The bridges in traditional Chinese gardens are often balustraded on one side and left open on the other, to the bewilderment of many observers. This arrangement is actually adapted to everyday rural life. When a peasant crosses a bridge with a load on both ends of his shoulder pole, or with a buffalo in tow, his movement is likely to be hampered if the bridge is narrow, and, worse, balustraded on both sides. This is why many rural bridges have no balustrades at all or have a balustrade on just one side. In what is a typical case of someone being well-read but having a poor memory of his ancestors' way of doing things, garden crafters of later generations often forget this simple reason and turn a small bridge into a narrow lane by sandwiching it between tall railings.

Chen Congzhou's investigation of gardens was ever underscored by his interest in examining and re-establishing the personalities with which each garden was "imbued with the botanical character of the place in which it finds itself," and was, in many cases, conceived to express. He found in the writings of Ji Cheng inspiring examples of creativity in the diverse elements and materials that this master himself employed to achieve texture and depth in the designs and which were both a response to place and to craft, techniques in which Chen Congzhou delighted. Within the wide-ranging aspects of the gardens Chen Congzhou discussed, historic context is not without influence in the evolution of the garden as form and aesthetic, but his interpretations draw with particular intensity upon his deep knowledge of the arts and the evolving relationship these enjoyed with the concepts applied to garden designs. "…poetry and prose, calligraphy and painting, and theater and balladry are, after all, different forms of expression for the same thought or feeling." Chen Congzhou explains:

The gardens made by literati-officials, most of whom were proficient in poetry and prose and could paint and sing, were inevitably rooted in their shared ideals or feelings, with elegance as the chief mode of expression. Full of allusions to poetry and prose, their gardens achieve oneness with literature by means of inscribed boards and vertical couplets, as well as records and colophons on classical paintings. That is why whenever a visitor steps into such a garden, he feels as if he were visiting the realms of poetry and painting. If he is highly attained in literature, he may improvise a poem on the spot; if he is a painter, he may depict the garden's scenery with freewheeling brush strokes in the late Ming tradition. All this I believe has happened to every educated visitor to such a garden.

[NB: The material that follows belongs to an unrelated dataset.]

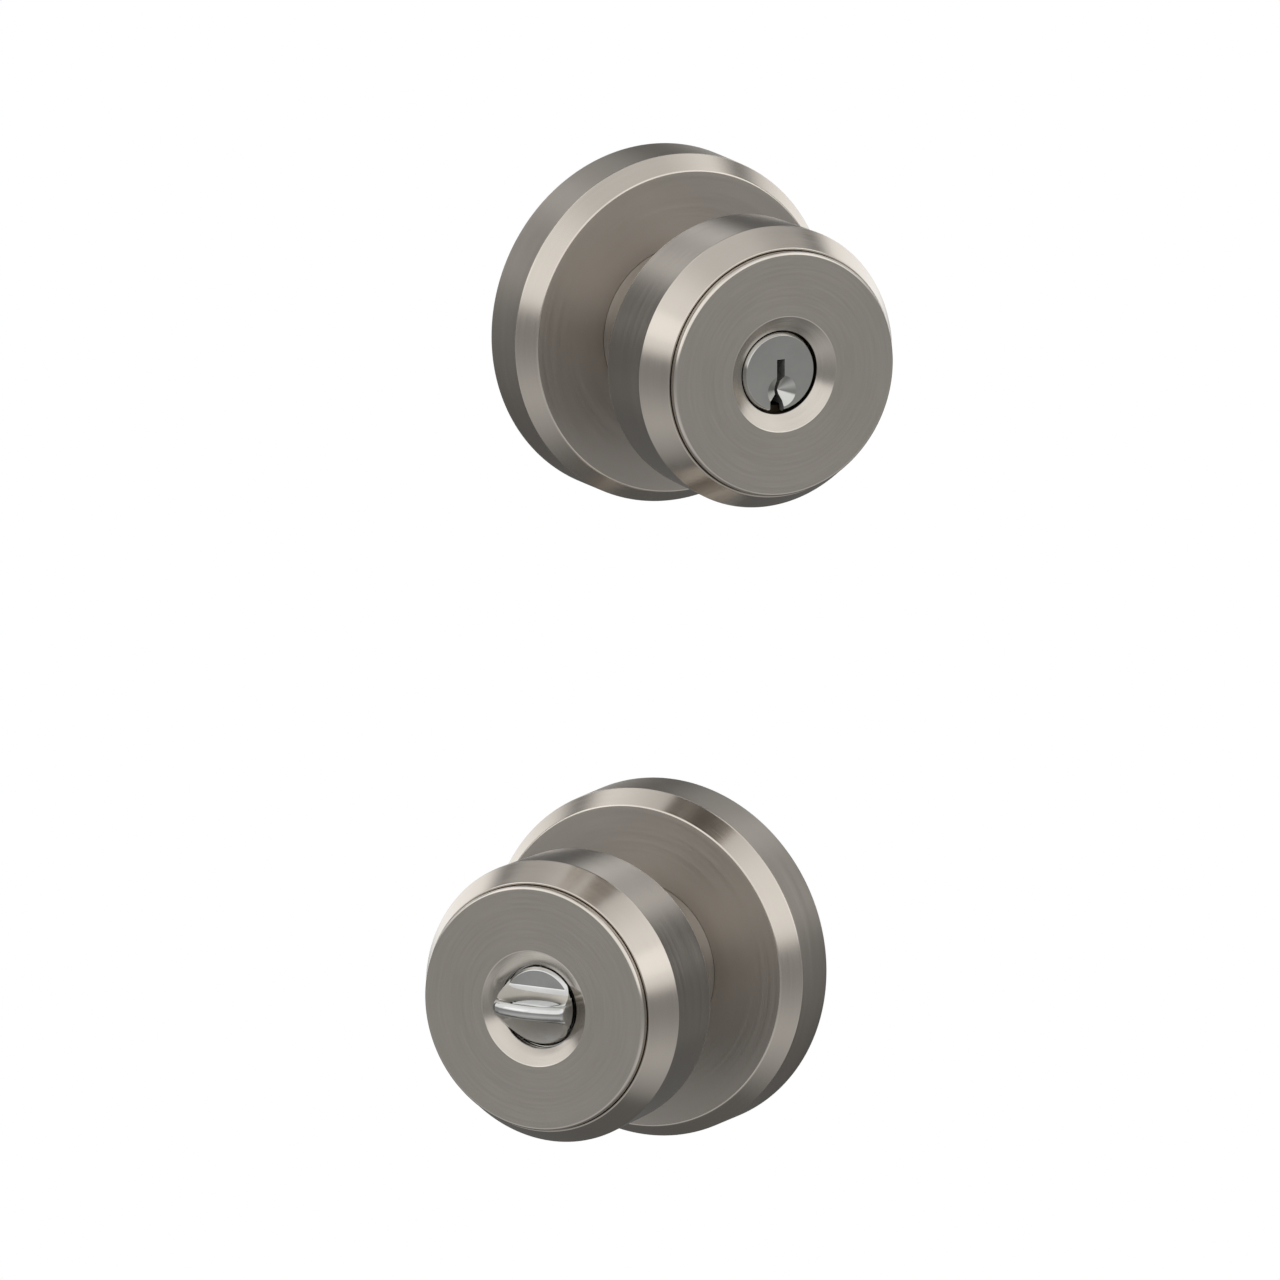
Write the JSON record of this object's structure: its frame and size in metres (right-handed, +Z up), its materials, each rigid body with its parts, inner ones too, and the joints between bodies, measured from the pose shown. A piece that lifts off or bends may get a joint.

More pertinent still to the achievement to which Chen Congzhou's writings attest, he writes that "…to make convincing comments on a garden, one must delve into its history and, more than anything else, become well acquainted with the lifestyle of its day. Every garden provides an integral sightseeing route that cannot be put upside down. This is like a piece of writing that must have a beginning, development, transition and a conclusion…"

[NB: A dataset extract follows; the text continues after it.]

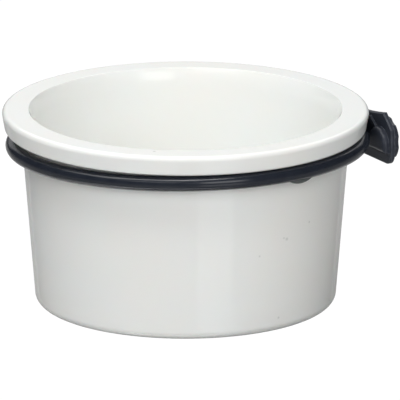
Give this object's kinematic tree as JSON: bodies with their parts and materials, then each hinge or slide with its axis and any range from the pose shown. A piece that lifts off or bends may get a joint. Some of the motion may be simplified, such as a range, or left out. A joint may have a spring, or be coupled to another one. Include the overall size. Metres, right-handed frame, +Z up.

It is a process Chen Congzhou clearly adopted and followed. The density of detail involved in the lengthy descriptions, as well as the effects of repeated visits through time, may at times imbue the writing with a prosaic air, but, the gentle interweaving of references in the text to ink painting or Kunqu Opera, juxtaposed with a profusion of poems, serves to evoke the various moods one might encounter whilst perusing in a garden's myriad vistas should a visit be possible—and, should the garden be unaltered by the machinations of time and the demands of urban development and growth. The phenomenon of urban sprawl is not uncontainable, it is desired as a means of coping with the density of large cities and their burgeoning populations.

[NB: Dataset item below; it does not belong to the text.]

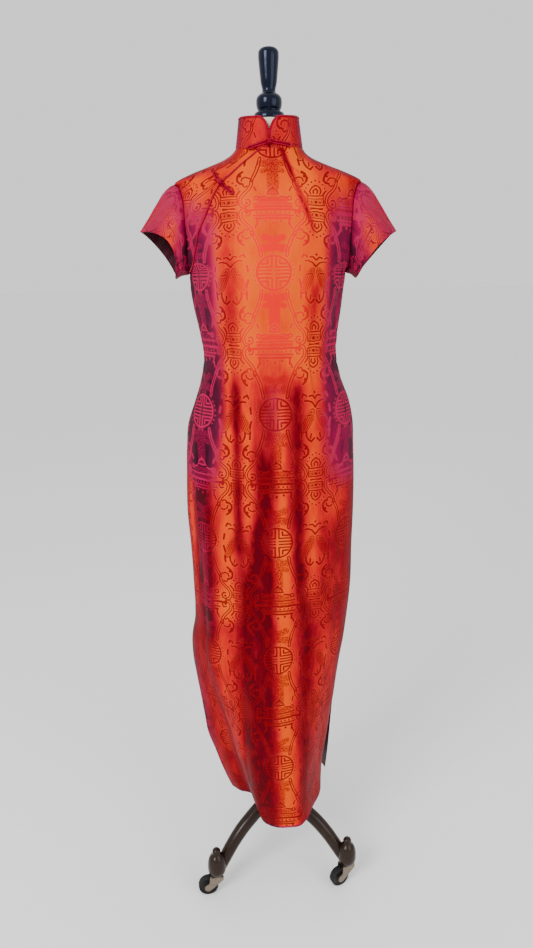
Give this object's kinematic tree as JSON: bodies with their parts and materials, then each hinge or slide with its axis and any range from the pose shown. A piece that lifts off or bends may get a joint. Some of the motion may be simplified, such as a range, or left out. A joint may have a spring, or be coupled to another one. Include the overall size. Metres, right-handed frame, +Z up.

For the love Chen Congzhou exhibits in these writings, perhaps because of it, we understand that he was also aware of how gardens always were, as Craig Clunas describes at the beginning of this text, in essence "pieces of real estate." This sense is prescient today as those ancient gardens that continue to exist are preserved by contemporary hands and, increasingly, monetized in the name of modern tourism. Chen Congzhou laments the practice of renaming gardens and altering aspects of their content which disturbs the original aura of place with which they were imbued. He goes to great lengths to describe how the reorganisation of the form—such as the opening up of new gates, or the altering of pathways—impacts the flow of "beginning, development, transition and conclusion" upon which the design was conceived, and turning, in his view, that flow "upside down." That only lends greater import to the body of research and writings compiled here in the Literati Gardens: Poetic Sentiment & Picturesque Allure ; the life-time work of a man from possibly the last generation in China to experience a traditional education schooled in the four classics, to have been afforded a university education and to have seen the gardens he describes in an almost original state. The preserving of these writings together in one volume achieves a fitting tribute to the life work of a man delightfully evoked in the words of Song Fansheng, professor of Zhejiang University, as the "only man in modern China who could make gardens and restore old ones with his own hands while writing books to appreciate and comment on Chinese gardens."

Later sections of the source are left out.